# First Road Bike



## bharder286 (Jun 20, 2012)

With a price range around $1000 I have been researching various bikes online and driving around orange county testing out different options. At 6' 5", 225 lbs, this has been no easy task. Most local shops don't even carry bikes in my size! The few that did were way out of my price range.

I finally found a bike at Performance Bikes in Fountain Valley that seems to have everything I have been looking for. So far my experience there has been outstanding despite all of the negative reviews I have read. They have been awesome answering all of the questions I have asked and I have asked a lot! My girl friends dad who is an experienced racer has been helping me along the way and has mentioned to try and get 105, Ultegra or a combo of the two for components on my bike and it seems like every bike other than at Performance was $1500+.
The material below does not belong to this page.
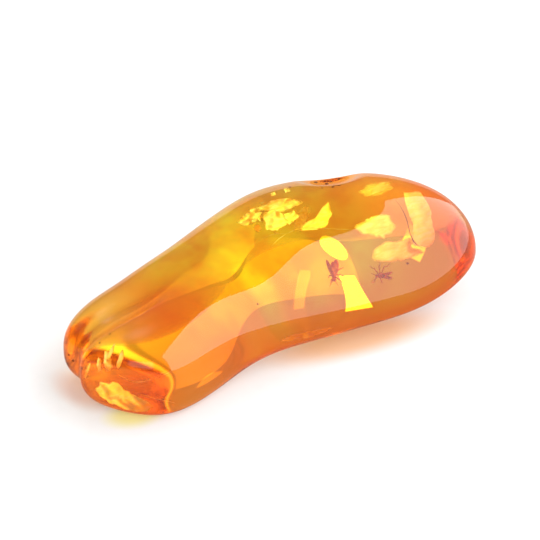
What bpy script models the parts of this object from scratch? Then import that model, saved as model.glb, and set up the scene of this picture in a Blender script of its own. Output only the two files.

Right now I am looking at the Schwinn Paramount Series 6 and 7. After test riding the Series 7 I was extremely impress with how it fit and how smooth it rode and the low price! It has a carbon frame and 105 components. I was wondering if anyone had any input on the two bikes or could lead me in the direction of which would be a better purchase/recommend another bike in my price range. Any advice/tips would be appreciated, I am completely new to road biking. 

Thanks!


----------



## forge55b (Jan 30, 2011)

For the price difference between the 6 and 7, I don't see any reason why you should consider the 6. As far as a deal on an equally equipped bike, you aren't likely to find much. I would also recommend getting the membership for the bike purchase so you can get some extras from that extra percentage. And then after you finish getting all of that, find another bike store to shop at. (just kidding on the last part if you've had only good experiences there)


----------



## bharder286 (Jun 20, 2012)

So even though the 6 is equipped with ultegra vs the 7 with 105 the 7 would be a better value?


----------



## forge55b (Jan 30, 2011)

The ultegra is only in the shifters and rear derailleur and for a first bike, 105 and Ultegra will not likely have a noticable difference. 

Main things is how the different bikes feel to you and really if you just like looking at them period.


----------